La classe dirigeante américaine est capable de compter sur des médias corrompus et dociles pour disséminer ses mensonges et faire la promotion de sa politique étrangère criminelle. Tout en maintenant le silence sur les dernières révélations de Seymour Hersh qui montrent que les allégations des États-Unis et de l'OTAN sur les attaques à l'arme chimique syriennes étaient fausses, ils ont présenté des affirmations sensationnalistes selon lesquelles des images satellites auraient montré 40.000 soldats russes se massant à la frontière russo-ukrainienne.

Ces allégations contre la Russie ne s'appuient sur aucune preuve. Le Kremlin les a niées, et l'OTAN refuse de publier même les photos satellites qu'elle prétend avoir. Le journaliste de CNN Phil Black, qui a voyagé le long de la frontière russo-ukrainienne, a tourné une vidéo montrant que son équipe «ne peut trouver aucun signe de l'armée russe».

Le peuple américain a pleinement le droit de conclure que les indications d'une invasion imminente de l'Ukraine par la Russie – comme les prétextes utilisés pour présenter toutes les autres guerres impopulaires que l'impérialisme américain a déclenchées au cours de la décennie passée – sont un ramassis de mensonges.

Le flot sans fin de mensonges et de provocations n'est pas un signe de force politique, mais de la crise profonde de l'impérialisme.
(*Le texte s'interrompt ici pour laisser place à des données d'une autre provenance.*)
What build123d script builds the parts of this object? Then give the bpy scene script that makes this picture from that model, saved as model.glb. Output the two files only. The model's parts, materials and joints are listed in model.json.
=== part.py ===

Dans la mesure où les travailleurs aux États-Unis et en Europe voient ce qui se passe, ils y sont profondément opposés. Cette opposition doit être mobilisée et pouvoir s'exprimer consciemment sous la forme d'un mouvement international de la classe ouvrière contre l'impérialisme, ses représentants politiques et le système capitaliste dans son ensemble.